The underlying AD&D system uses a complicated set of rules (most determined by statistical probabilities originally based mostly on rolling polyhedral dice, which change as players level up from gaining experience points), and requires players to generate a player character before starting the quest.
You can choose from a wide range of fantasy races, classes (fighter, mage, thief, cleric, etc), allocate attribute points (strength, dexterity, intelligence, charisma, etc), and special skills that go with particular classes.
This type of flexibility could lend itself to a good pacifist run in theory— though in practice a lot of computer RPGs that use such systems still tend to make it impossible to avoid mandatory combat in lots of scripted situations.
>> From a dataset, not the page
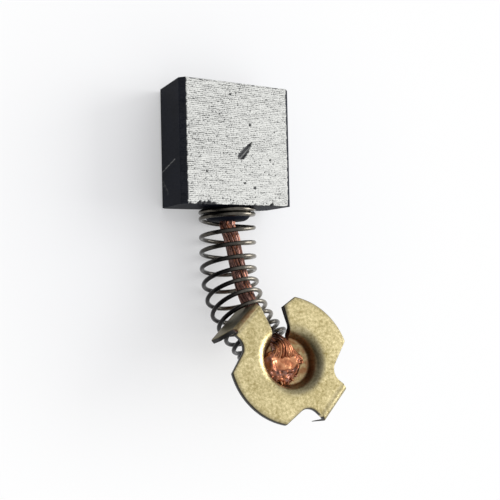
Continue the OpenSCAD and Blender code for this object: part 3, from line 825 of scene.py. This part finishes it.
def outline_r(theta):
    """Distance from the middle to the plate's outline: its circle, its bend lines, or a notch, which
    is met on its rounded corner, on its side along the ear or on its side that leans to the rim."""
    reach = np.minimum(PLATE_R, flat_half / np.maximum(1e-6, np.abs(np.cos(theta))))
    lean = np.radians(NOTCH_LEAN)
    outwards = np.array((np.cos(lean), np.sin(lean)))
    for facing, from_middle, shift, width in NOTCHES:
        for flip in (-1, 1):
            x, y = facing * np.cos(theta), flip * np.sin(theta)
            middle = np.array((from_middle + NOTCH_R, width / 2 + NOTCH_R - flip * shift))
            towards = middle[0] * x + middle[1] * y
            under = np.maximum(0, towards ** 2 - middle @ middle + NOTCH_R ** 2)
            arc = towards - np.sqrt(under)
            touch_y = middle[1] - NOTCH_R * np.sin(lean)
            on_arc = (under > 0) & (arc * x < middle[0]) & (arc * y < touch_y)
            beside_ear = (middle[1] - NOTCH_R) / np.maximum(y, 1e-6)
            on_ear_side = beside_ear * x >= middle[0]
            leaning = (middle @ outwards - NOTCH_R) / np.maximum(x * outwards[0] + y * outwards[1], 1e-6)
            on_lean = leaning * y >= touch_y
            for hit, valid in ((arc, on_arc), (beside_ear, on_ear_side), (leaning, on_lean)):
                reach = np.where((x > 0) & (y > 0) & valid, np.minimum(reach, hit), reach)
    return reach


def slot_half_angle(r):
    """Half the angle that the slot takes up at a distance: its round end, then its flaring sides."""
    half = SLOT_W / 2
    end = SLOT_IN + half
    cosine = (r ** 2 + end ** 2 - half ** 2) / np.maximum(2 * r * end, 1e-6)
    round_end = np.arccos(np.clip(cosine, -1, 1))
    flare = np.clip((r - CUP_RIM_R) / (PLATE_R + 1 - CUP_RIM_R), 0, 1) * SLOT_FLARE
    sides = np.arcsin(np.clip((half + flare) / np.maximum(r, half), -1, 1))
    return np.where(r < SLOT_IN, 0, np.where(r < np.hypot(end, half), round_end, sides))


wall_reach, wall_drop = CUP_RIM_R - CUP_FLOOR_R, CUP_DEEP - RIM_ROUND - FLOOR_ROUND
wall_angle = np.arctan2(wall_drop, wall_reach) + np.arcsin(
    (RIM_ROUND + FLOOR_ROUND) / np.hypot(wall_reach, wall_drop))


def cup_section(depth_in_sheet):
    """Distance and height of the cup's section: floor, corner arc, wall, rim arc. The depth in the
    sheet is added to the corner's radius and taken from the rim's."""
    sweep = np.linspace(0, wall_angle, 9)
    corner, rim = FLOOR_ROUND + depth_in_sheet, RIM_ROUND - depth_in_sheet
    floor = np.linspace(0.02, CUP_FLOOR_R, 14)[:-1]
    corner_r = CUP_FLOOR_R + corner * np.sin(sweep)
    corner_z = FLOOR_ROUND - CUP_DEEP - corner * np.cos(sweep)
    rim_r = CUP_RIM_R - rim * np.sin(sweep[::-1])
    rim_z = rim * np.cos(sweep[::-1]) - RIM_ROUND
    wall = np.linspace(0, 1, 5)[1:-1]
    wall_r = corner_r[-1] + (rim_r[0] - corner_r[-1]) * wall
    wall_z = corner_z[-1] + (rim_z[0] - corner_z[-1]) * wall
    return (np.concatenate([floor, corner_r, wall_r, rim_r]),
            np.concatenate([0 * floor - CUP_DEEP - depth_in_sheet, corner_z, wall_z, rim_z]))


def brass():
    """Rolled brass sheet: a satin metal, with an orange peel of about 0.3 mm from the rolls and the
    drawing. Tarnish and painted shade grey its cut edges; painted shade greys the cup's wall and the
    ears, most the ear in the spring, where it is a painted dark reflection. The weld's heat has
    browned the cup's floor in patches, and the bend of the ear in the spring is brown too."""
    made, tree, shader = new_material("rolled_brass")
    peel = noise(tree, 3.6, 3.0, 0.75)
    mottle = maths(tree, "MULTIPLY_ADD", noise(tree, 0.7, 2.0), 0.35, peel)
    clean = ramp(tree, mottle, (0.42, "#95854f"), (0.94, "#f0e1b0"))
    # The grey is tarnish and painted shade on the cut edges, painted shade on the cup's wall and ears.
    greyed = mixed(tree, marked(tree, "tarnish_and_shade"), clean, linear("#3b3a39"))
    patches = in_range(tree, noise(tree, 1.3, 2.0), 0.45, 1.35, span=(0.4, 0.6))
    brown = maths(tree, "MULTIPLY", marked(tree, "browned"), patches)
    colour = mixed(tree, brown, greyed, linear("#8b5333"))
    as_metal(tree, shader, colour, in_range(tree, mottle, 0.28, 0.42))
    bumped(tree, shader, peel, 0.6, 0.03)
    return made


def plate_grid(r_of, z_of):
    """The plate as a grid: rows go out from the middle, columns round from one side of the slot
    to the other. Returns its points and the distance of each from a free edge. The directions of
    the columns and the outline's distance there depend on each other, and are found by tries."""
    columns = np.linspace(0, 1, PLATE_COLUMNS)
    inner, rim = len(r_of), len(EDGE_STEPS)
    outer = np.linspace(0, 1, PLATE_ROWS + 1)[1:]
    theta = np.radians(SLOT_DIR) + 2 * np.pi * columns
    theta = np.broadcast_to(theta, (inner + PLATE_ROWS + rim - 1, PLATE_COLUMNS))
    for _ in range(PLATE_TRIES):
        reach = outline_r(theta[-1])
        start = reach - ROLL
        flat_r = CUP_RIM_R + outer[:, None] * (start - CUP_RIM_R)
        edge_r = reach - EDGE_STEPS[::-1][1:, None]
        cup_r = np.broadcast_to(r_of[:, None], (inner, PLATE_COLUMNS))
        r = np.concatenate([cup_r, flat_r, edge_r])
        half = slot_half_angle(r)
        free = 2 * np.pi - 2 * half
        near = EDGE_STEPS / np.maximum(r[:, :1], 0.3)
        evenly = near[:, -1:] + columns * (free - 2 * near[:, -1:])
        offset = np.concatenate([near, evenly[:, rim:-rim], free[:, :rim] - near[:, ::-1]], 1)
        theta = np.radians(SLOT_DIR) + half + offset
    z = np.concatenate([z_of[:, None] + 0 * cup_r, z_of[-1] + 0 * flat_r, z_of[-1] + 0 * edge_r])
    x, y = r * np.cos(theta), r * np.sin(theta)
    to_slot = np.where(r < SLOT_IN, ROLL, np.minimum(offset, free - offset) * r)
    at_ear = np.where(x > 0, np.abs(y + FREE_EAR_SHIFT) < FREE_EAR_W / 2, np.abs(y) < EAR_W / 2)
    to_outline = np.where(at_ear & (np.abs(x) > flat_half - 0.3), ROLL, reach - r)
    return np.stack([x, y, z], -1), np.minimum(to_slot, to_outline)


def ear_grids(angle, span_of, length):
    """Front and back of an ear: an arc from the plate's edge, then straight on, between two sides.
    Returns both grids and the distance of the front's points from a free edge."""
    bend = np.radians(np.linspace(0, angle, BEND_ROWS))
    straight = np.concatenate([np.linspace(0, length - ROLL, 14)[1:], length - EDGE_STEPS[::-1][1:]])
    run = np.concatenate([0 * bend, straight])
    at = np.concatenate([bend, 0 * straight + bend[-1]])
    low_y, high_y = span_of(run)
    across = np.linspace(0, 1, 22)[1:-1]
    left, right = low_y[:, None] + EDGE_STEPS, high_y[:, None] - EDGE_STEPS[::-1]
    inside = left[:, -1:] + across * (right[:, :1] - left[:, -1:])
    y = np.concatenate([left, inside, right], 1)
    edge = np.minimum(np.minimum(y - low_y[:, None], high_y[:, None] - y), (length - run)[:, None])
    grids = []
    for radius in (EAR_BEND_R + SHEET_T, EAR_BEND_R):
        drop = rolled(edge) if radius > EAR_BEND_R else 0 * edge
        x = flat_half + ((radius - drop.T) * np.sin(at) + run * np.cos(at)).T
        z = -SHEET_T - EAR_BEND_R + ((radius - drop.T) * np.cos(at) - run * np.sin(at)).T
        grids.append(np.stack([x, y, z], -1))
    return grids[0], grids[1], edge


def hooked(run):
    """Sides of the ear in the spring: one drawn in, the other drawn out to a hook."""
    return (np.interp(run, (0, EAR_DRAFT), (-EAR_W / 2, EAR_DRAFT - EAR_W / 2)),
            EAR_W / 2 + np.interp(run, EAR_L * np.array((0, 0.2, 0.6, 0.953, 1)),
                                  EAR_HOOK * np.array((0, 0.2, 0.8, 1, 0.8))))


def torn(run):
    """Sides of the free ear: one straight, the other cut in past the bend."""
    half = FREE_EAR_W / 2
    return (np.interp(run, (0, 1e-6, TEAR_ROOT), (-half, SLIVER_D - half, FREE_EAR_CUT - half)),
            half + 0 * run)


front_r, front_z = cup_section(0)
back_r, back_z = cup_section(SHEET_T)
front, edge = plate_grid(front_r, front_z)
back, back_edge = plate_grid(back_r, back_z)
flat_rows = len(front) - len(front_r)
normal_r = np.concatenate([(front_r - back_r) / SHEET_T, np.zeros(flat_rows)])[:, None]
normal_z = np.concatenate([(front_z - back_z) / SHEET_T, np.ones(flat_rows)])[:, None]
theta = np.arctan2(front[..., 1], front[..., 0])
normal = np.stack([normal_r * np.cos(theta), normal_r * np.sin(theta), normal_z + 0 * theta], -1)
front = front - rolled(edge)[..., None] * normal

brass_shells = [(np.concatenate([front.reshape(-1, 3), back.reshape(-1, 3)]), slab_faces(*edge.shape))]


def edge_tarnish_and_shade(distance):
    """Tarnish and painted shade by the distance from a cut edge: full on the cut, gone past its
    rounding.
    """
    return np.clip(1.1 - distance / EDGE_DARK_W, 0, 1).ravel()


def painted_wall_shade(r, theta):
    """Painted shade on the cup's wall: all round, most on the side off the slot."""
    on_wall = np.minimum(r - CUP_FLOOR_R, CUP_RIM_R - r) + WALL_SHADE_PAST
    facing = np.cos(theta - np.radians(SLOT_DIR + WALL_SHADE_TURN))
    return WALL_SHADE * np.clip(on_wall / WALL_SHADE_FADE, 0, 1) * (WALL_SHADE_EVEN + (1 - WALL_SHADE_EVEN) * facing)


radius = np.hypot(front[..., 0], front[..., 1])
# Tarnish and painted shade on the cut edges, painted shade on the cup's wall.
tarnish_and_shade = [np.maximum(edge_tarnish_and_shade(edge), painted_wall_shade(radius, theta).ravel()), edge_tarnish_and_shade(back_edge)]
browned = [BROWNED * np.clip(1 - (radius - CUP_FLOOR_R) / BROWN_FADE, 0, 1).ravel(),
           np.zeros(edge.size)]
for ear_angle, span_of, facing, shift in (
        (EAR_ANGLE_FREE, torn, 1, FREE_EAR_SHIFT), (EAR_ANGLE_SPRING, hooked, -1, 0)):
    ear_front, ear_back, ear_edge = ear_grids(ear_angle, span_of, EAR_L)
    points = np.concatenate([ear_front.reshape(-1, 3), ear_back.reshape(-1, 3)])
    brass_shells.append((points * (facing, facing, 1) - (0, shift, 0), slab_faces(*ear_edge.shape)))
    # Painted shade on the ears: half on the free ear, to damp the lamp's highlight in its bend, and most
    # on the outer side of the ear in the spring, as a painted dark reflection.
    ear_shade = np.full(ear_edge.shape, EAR_SHADE / 2)
    brown = np.zeros(ear_edge.shape)
    if facing < 0:
        row = np.arange(len(ear_edge))[:, None]
        past_bend = np.clip((row - BEND_ROWS + SHADE_ROWS) / SHADE_ROWS, 0, 1)
        off_plate = np.clip(row / START_ROWS, 0, 1)
        ear_shade[:] = EAR_SHADE * off_plate * (0.6 + 0.4 * past_bend)
        brown[:] = BEND_BROWN * off_plate * (1 - past_bend)
    tarnish_and_shade += [np.maximum(ear_shade.ravel(), edge_tarnish_and_shade(ear_edge)), edge_tarnish_and_shade(ear_edge)]
    browned += [brown.ravel(), np.zeros(ear_edge.size)]
sliver_angle = np.radians(EAR_ANGLE_FREE)
sliver_run = np.linspace(-SLIVER_ROOT, SLIVER_L, SLIVER_STEPS)
sliver_bend_r = EAR_BEND_R + SHEET_T - SLIVER_D / 2
sliver_x = flat_half + sliver_bend_r * np.sin(sliver_angle) + sliver_run * np.cos(sliver_angle)
sliver_y = SLIVER_D / 2 - FREE_EAR_W / 2 - FREE_EAR_SHIFT + 0 * sliver_x
sliver_z = (-SHEET_T - EAR_BEND_R + sliver_bend_r * np.cos(sliver_angle)
            - sliver_run * np.sin(sliver_angle))
sliver_path = np.stack([sliver_x, sliver_y, sliver_z], -1)
brass_shells.append(as_shell(tube(
    sliver_path, np.tile((0, 1.0, 0), (SLIVER_STEPS, 1)),
    np.linspace(SLIVER_D / 2, SLIVER_D / 6, SLIVER_STEPS), 10)))
# The sliver is painted dark all over: tarnish and painted shade.
tarnish_and_shade.append(np.ones(len(brass_shells[-1][0])))
browned.append(np.zeros(len(brass_shells[-1][0])))
brass_shells = [(on_plate(points), faces) for points, faces in brass_shells]
terminal = new_piece(
    "brass_terminal", brass_shells, brass(),
    marks={"tarnish_and_shade": np.concatenate(tarnish_and_shade), "browned": np.concatenate(browned)})
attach(terminal, "root")
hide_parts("terminal")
Fortunately, Baldur's Gate I held up quite well for a long and enjoyable pacifist challenge, with only around three key adversaries (all "evil" alignment key villains) that the game forces you to "dispatch" in some way, with no other option.
For the purist, the first two villains could optionally be dealt with by casting "charm" enchantment spells on their own killer minions to go fight with them, which not only "gets the job done" where there is literally no other option, but avoids rewarding the player with any experience points for causing a death.
On the even more positive side, the game is full of fun nonviolent skills like the thief's hide-in-shadows stealth skill, invisibility potions, and many inventive mage spells like "color spray" and "sleep" (to knock enemies unconscious without harming them), the essential "charm" spell (which bewitches adversaries for a short period of time to make them join your side), and the invisibility spell.
In AD&D tradition, the game is also full of treasures, including gold and gems, but also valuable magical relics to aid nonviolent adventurers: Magic books granting abilities, wizard's staves that allow wielders to cast spells that paralyze or enchant enemies into a temporary sleep without even injuring them, cloaks that allow one to remain undetected by hostile wizards, and even a cloak that allows you to transform into a wolf in order to run away from foes at a higher rate of speed.
Back when Baldur's Gate was developed, the "pacifist run" and the phenomenon of players wanting to complete RPGs without killing anything was pretty uncommon, so being forced to bump off "only" three evil villains by making their own minions attack them is pretty good, considering there are hundreds of enemies and dozens of encounters throughout the game that can be dealt with using stealth, enchantments, or negotiations without having to kill anything.